The tools of my trade

June 12, 2008

I cannot get by without my BlackBerry Pearl (WARNING: PDF). It’s a nice size (looks like a cellphone) but manages to contain all my email as well, although my 40MB inbox limit is a sonnofabitch and causes me more grief than it’s worth. If everyone in my department handed over $10 we could probably afford, Oh I Don’t Know, a terabyte or two of data storage. It sucks.

My arsenal includes my trusty zip-up folder thing (is it a portfolio? I don’t know what to call it) that contains paper, pens, coffee card, business cards and which goes to every meeting. It almost didn’t survive lunch with DPF because I plonked it on the ground near the table and when I retrieved it discovered it was sitting in a pool of something sticky and foul… and it wouldn’t wipe off properly, but that’s what baby wipes are for (are they made out of real babies, I wonder).

Some folk seem to think the most important asset in my kit bag would have to be the corporate credit card, and it’s true it does have a certain Staff of Power-ishness about it. However, with any great power comes great responsibility and frankly the paperwork involved in using said credit card drains my very will to live.

(I exaggerate – it’s actually painlessly easy, but where’s the fun in posting that?).

No, by far the most powerful, versatile and instantly gratifying weapon in the modern PR Troll’s arsenal has to be the Corporate Cab card.

This gold beauty has no associated paperwork (unless the driver gets zealous and forces me to sign something. I leap from the cab when that happens with a cheery “No, no need for a receipt. It’ll only confuse me”) and produces squeals of delight from those caught in its power.

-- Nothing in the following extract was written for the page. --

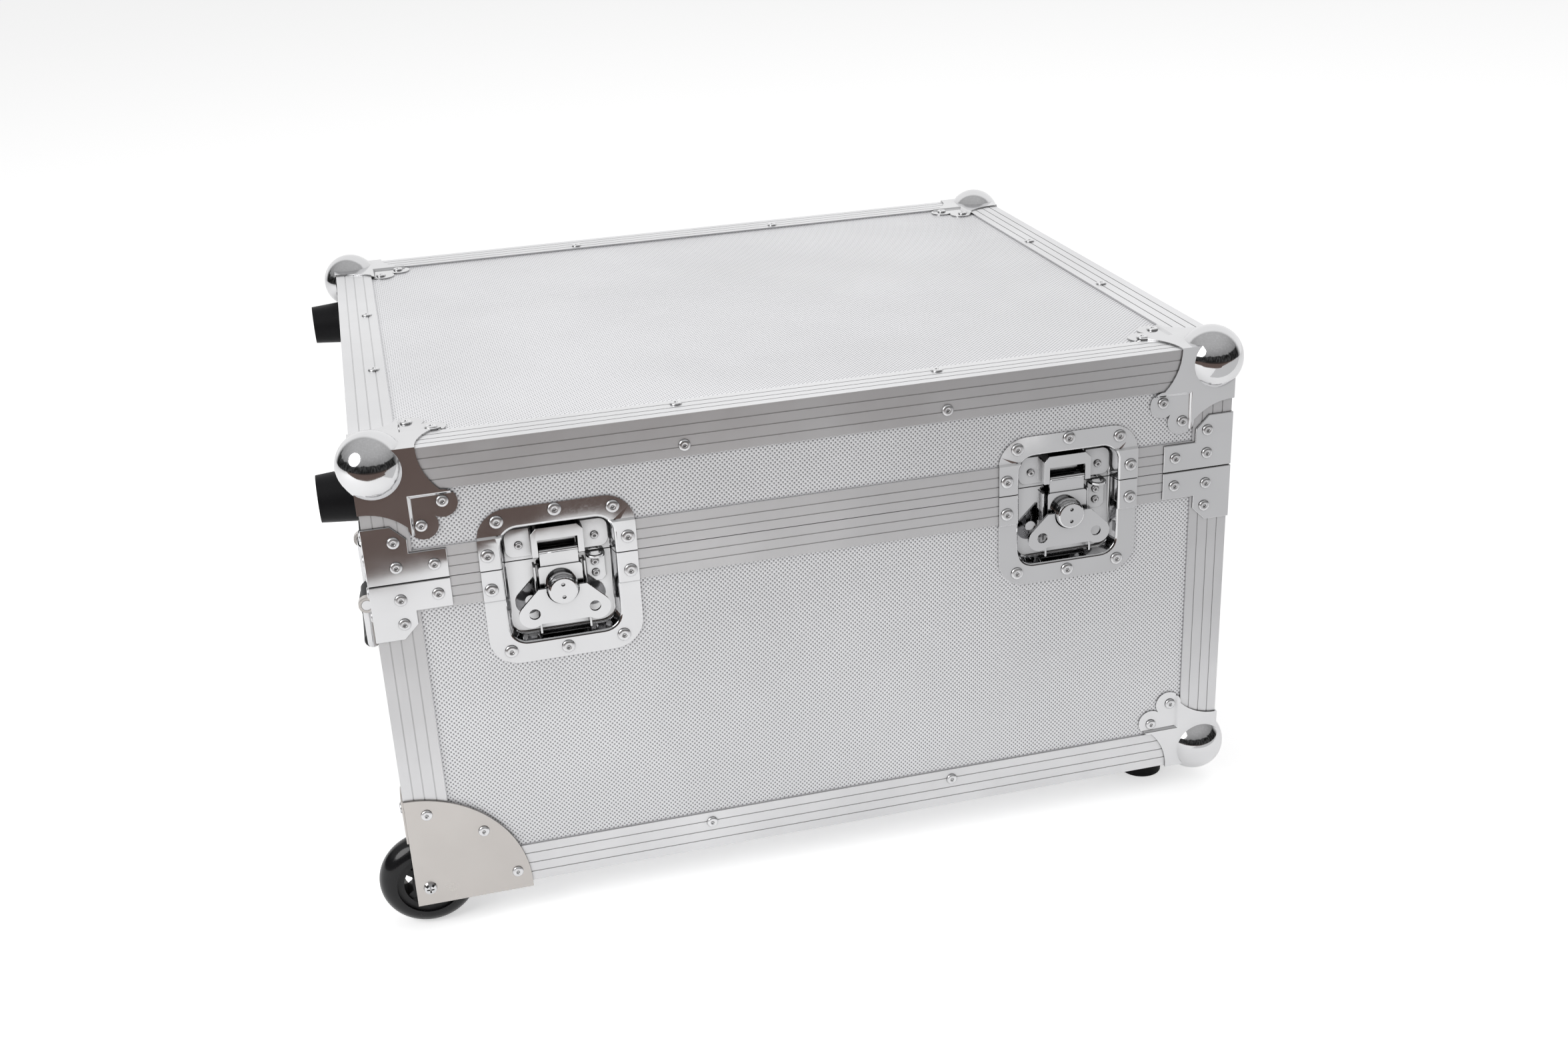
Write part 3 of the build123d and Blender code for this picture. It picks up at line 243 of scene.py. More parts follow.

“Oh, you ordered me a Corporate Cab. How very nice. Thank you so much,” is not uncommon. I can attend an event and order “Cabs for Everyone” and the service is exemplary. Best of all, I can send drunken journalists home, safe in the knowledge that a: they’ll get there, b: I won’t have to hold their heads and/or keep their hair out of their … faces and c: the driver will be so professional it makes me look good just for ordering one.

I’ve only had one problem driver with CC. An aging racist piece of trash who wanted to talk about how “Brown drivers” can’t navigate. I wrote an angry email about it to the company.

Typically they’re polite, knowledgeable, will chat if you want and shut up if you don’t and have had interesting lives worth having a natter about.

Oh and if you call the service they’ll know more about you than your own mother and that makes life very easy.

“Going back to the office, sir?” they’ll ask and there’s no need to tell them the address as it’s all pre-loaded. Very nice.

Plus John, on the other end of the 0800 number, is one of the nicest chaps I’ve never met. We like John.

I had a chat with a driver in Wellington once, who told me he’s finding plenty of Dads are buying cab cards for their daughters so they can go out on the town and get picked up at ungodly hours and be assured of a decent driver (typically an ex-cop) who can return said wayward daughter to her flat/home/garret without fear of losing her on the way. He and I agreed that this is a great idea and as he points out, the only real problem with it is when said daughter has over-used the card and needs to call Dad for a top-up. He always finds those calls really funny.

This is the way of the PR Troll. There are many like it but this way is mine.